We are defined by events—immigration was an event. But immigrants came to other countries as well, to Canada and Brazil and England. When they came and in what numbers becomes the defining mark for us. It is self-evident that we are different from all other nations both absolutely and relatively; no other nation lies within our boundaries or has all our habits, because none has had our history—that is the base of absolute difference; all other nations share something with us, but we differ from each relatively—in some degree. This would not be worth mentioning if chauvinism did not insist that we differed (and were superior) in all things, while a base cosmopolitanism insisted that we were alike in all things and should be made more so. The corrective for each of these errors is to see what we are.

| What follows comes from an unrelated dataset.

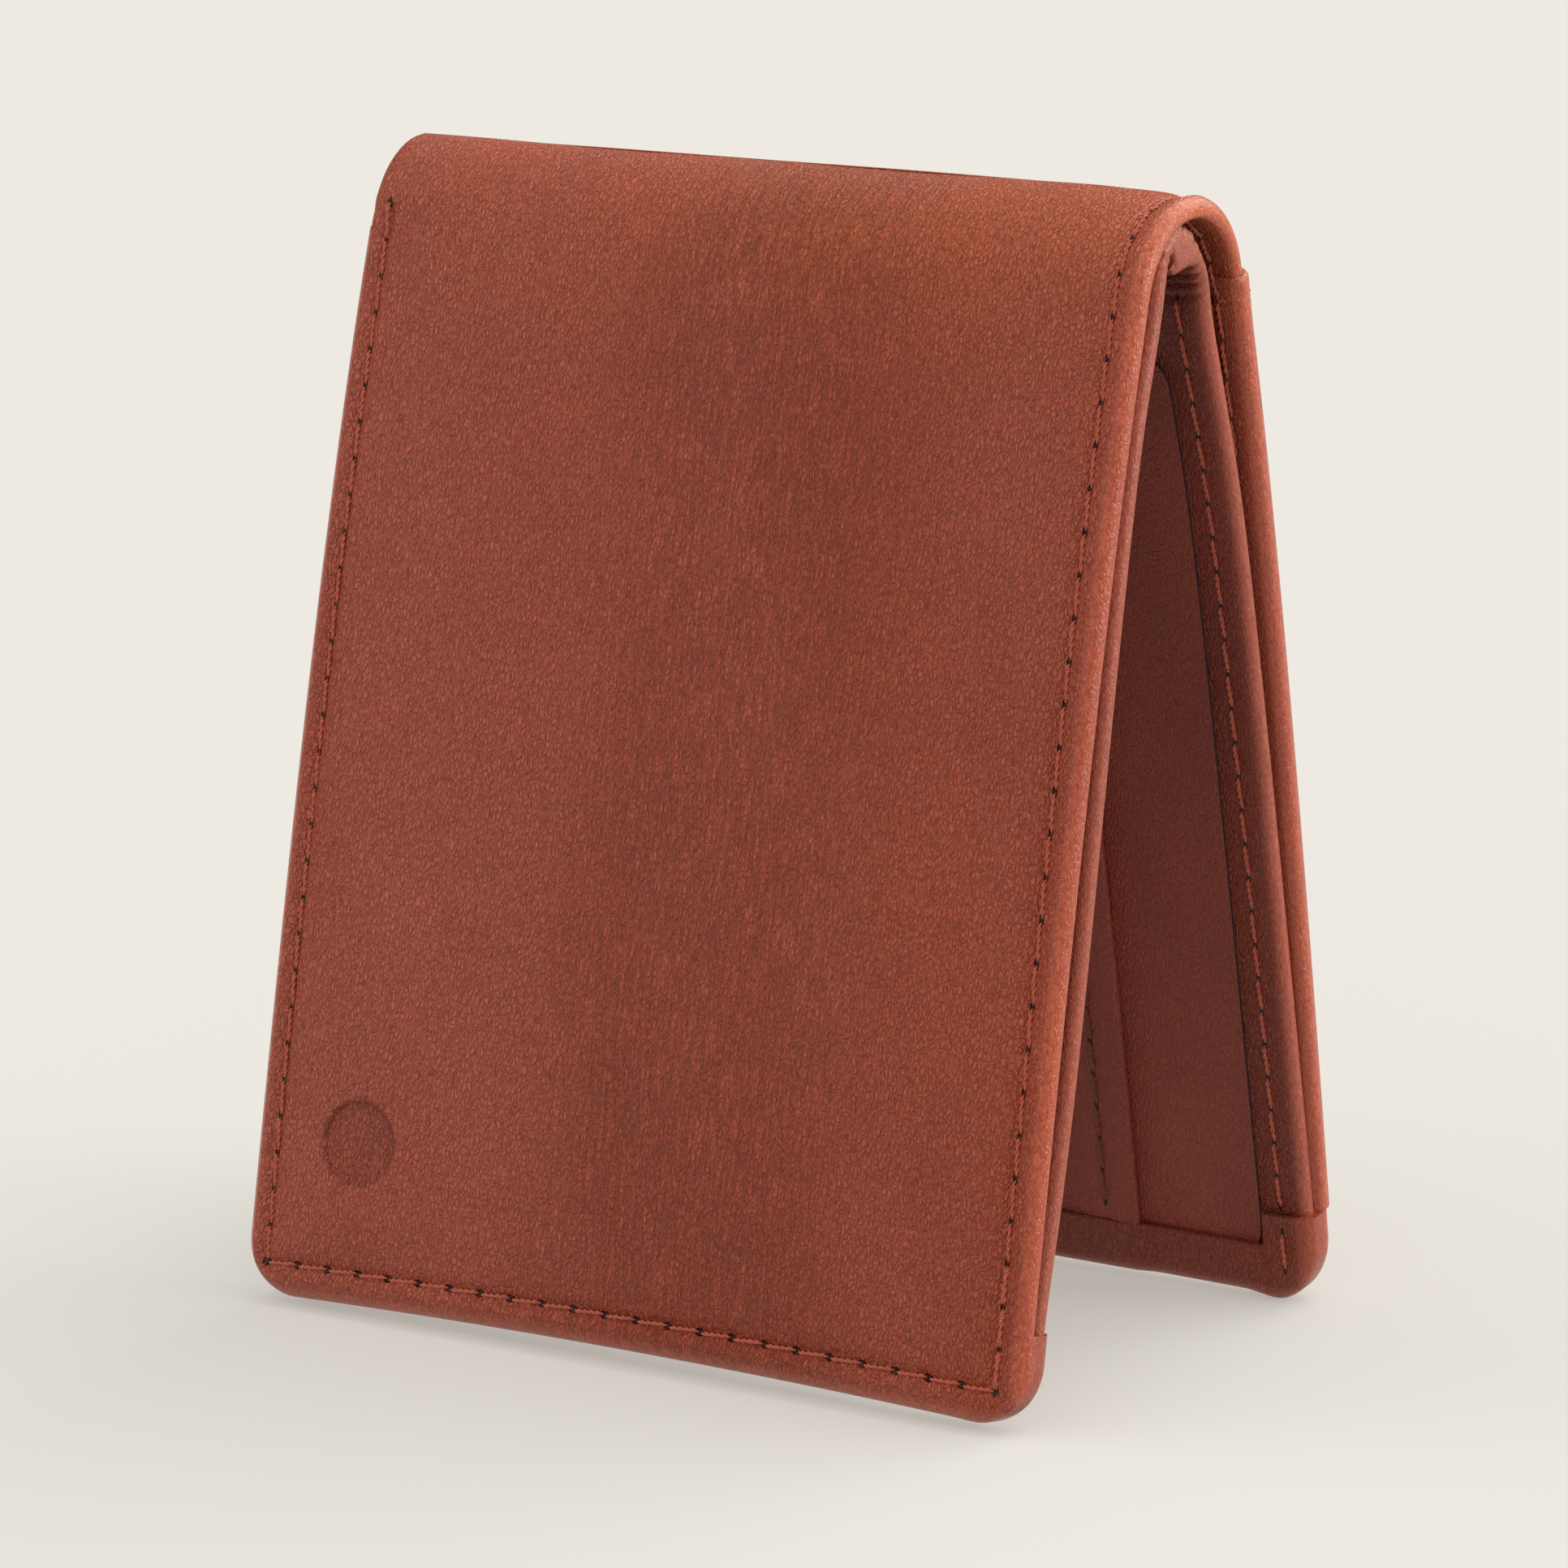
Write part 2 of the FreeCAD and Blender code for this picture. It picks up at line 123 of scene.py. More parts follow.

The Revolution in Property

When this country was settled the ownership of land was the most important economic factor in the lives of all Western peoples. The ruling class in Europe was a "landed aristocracy"; the poor had become poorer because they had usually been gradually driven off the land (as in England) or forced to pay outrageous rents (as in France). In the thirteen original colonies alone we had almost as many square miles of land as France and England together and this seemingly immeasurable area was only the fringe, the shore line, of Continental America; the Mississippi Valley had been explored, and the Southwest, so that the French and Spanish people shared, to an extent, in the hopes which unlimited land offered to the dispossessed.

Before the Declaration of Independence had been uttered, a revolution in the deepest instincts of man had taken place—land became a commodity of less permanence than a man's musket or horse. In Europe, land was to be built upon (literally and symbolically; ducal or royal Houses were founded on land); land was real estate, everything else was by comparison trifling; land was guarded by laws, property laws, laws of inheritance, laws of trespass, laws governing rents and foreclosures; far above laws governing human life was the law governing property, and the greatest property was land; title to property often carried with it what we call "a title" today; count and marquis, their names signify "counties" and "marches" of land; and the Prince (or Princeps) was often the first man in the land because he was the first owner of the land. Land was the one universal permanent thing; upon it men were born; over it they slaved or rode in grandeur; in it they were buried.

The American pioneer began to abandon his land, his farm in the clearing of the wilderness, before 1776. He moved away, westward, and complained against King George's legal fence around the land beyond the Alleghenies. The European transplanted to America often founded a House, notably in the aristocratic tradition of the Virginia tidewater; but most of the colonists lacked money or inclination to buy land in quantities; they went inland and took what they needed (often legally, often by squatters' right—which is the right of work, not of law); and then, for a number of reasons, they left the land and went further into the wilderness and made another clearing.

There is something magnificent and mysterious about this mania to move which overtook men when they came to America. Perhaps the primal instinct of man, to wander with his arrow or with his flock, reasserted itself after generations of the hemmed-in life of European cities; perhaps it was some uneasiness, some insecurity in themselves—or some spirit of adventure which could not be satisfied so long as a river or a forest or a plain lay unexplored. Romance has beglamored the pioneer and he has been called rude names for his "rape of a continent". I have once before quoted Lewis Mumford's positively Puritan rage at the pioneer who did not heed Wordsworth's advice to seek Nature "in a wise passiveness"—advice based on the poet's love for the English Lake district, about as uncivilized then as Northern Vermont is today. The raging pioneer, says Mumford, "raped his new mistress in a blind fury of obstreperous passion". Our more familiar figure of the pioneer in a coonskin cap, leading the way for wife and children, is the romantic counterpart of this grim raper who wasn't aware of the fact that Rousseau and Wordsworth didn't like what he was doing.

He was doing more to undermine the old order than Rousseau ever did. The moment land ceased to be universally the foundation of wealth and position, the way was open for wealth based on the machine—which is wealth made by hand, not inherited, wealth made by the industry of one man or group of men; it was wealth made by things in motion, not by land which stands still. The whole concept of aristocracy began to alter—for the worse. If wealth could be made, then wealth became a criterion; presently the money-lender (on a large scale) became respectable; presently money itself became respectable. It was divorced from land, from power, and from responsibility; a few generations later the new money bought up land to be respectable—but not responsible.